All three parts (libnfc, read, emulate) from the firmware are more or less identical to parts of the OpenPCD 2 project – which is where the credit should go to.
- Install libNFC (When building you will need: ./configure –sysconfdir=/etc –prefix=/usr –with-drivers=pn532_uart )
- Create config file (/usr/local/etc/nfc/libnfc.conf OR /etc/nfc/libnfc.conf) (Further information on config file )
- device.name = “badge”
- device.connstring = “pn532_uart:/dev/ttyACM3”
- Connect the badge to a PC using a microUSB cable (not the one from the powerbank!!). Press the button at three three times, and both the LEDs four and five should be switched on.
- Run nfc-list and your badge will be up and running
If you really want to go for it, you should add the pin header for the debugging interface! It’s worth it!
A few Constraints
The PN532 can only emulate four byte UIDs when emulating an NFC tag, where the first byte is hardcoded. So emulating arbitrary NFC tags is a little bit more complicated. In theory you can do a little bit of magic: You might establish an RF channel to the target device (by using the standard functions within the PN532) and then cut power to the chip.

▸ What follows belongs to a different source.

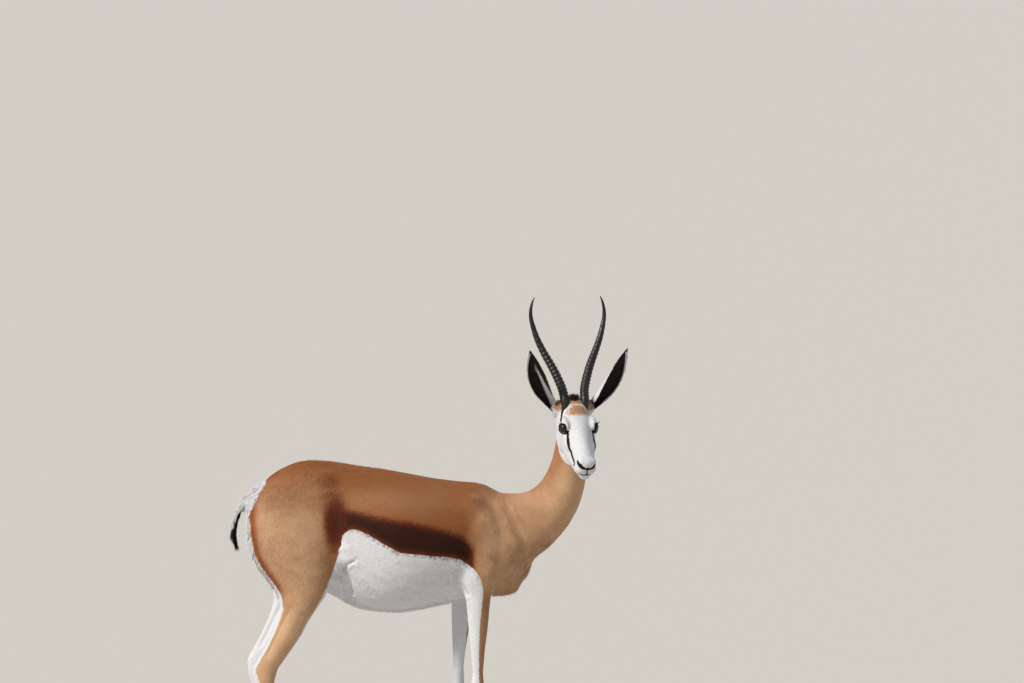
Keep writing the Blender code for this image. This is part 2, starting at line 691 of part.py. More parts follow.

The target device will now be waiting for transmission of the UID, so if you repower the PN532 and send an arbitrary data package, you can transmit seven byte UIDs. I haven’t seen this approach in use, yet, but it should work!
Feel free to browse our GitHub Repo and have a closer look at the firmware. You can easily change the default mode to libNFC, so that you can directly use it on your computer, right after connecting it! If you want to flash the badge, you just have to short the top and bottom pins on the ISP pushbutton (well, the solder pads) and then connect the USB cable. The badge should now come up as a USB mass storage device and can be flashed as any other LPC1342. For a quick start, there is a small tool in the repo.
Many thanks to all attendees who’ve already given the badge a try and have soldered during TROOPERS!
Above that many thanks to the “very shy person”, who in my opinion, and I guess in yours, too, has done an awesome job on the firmware!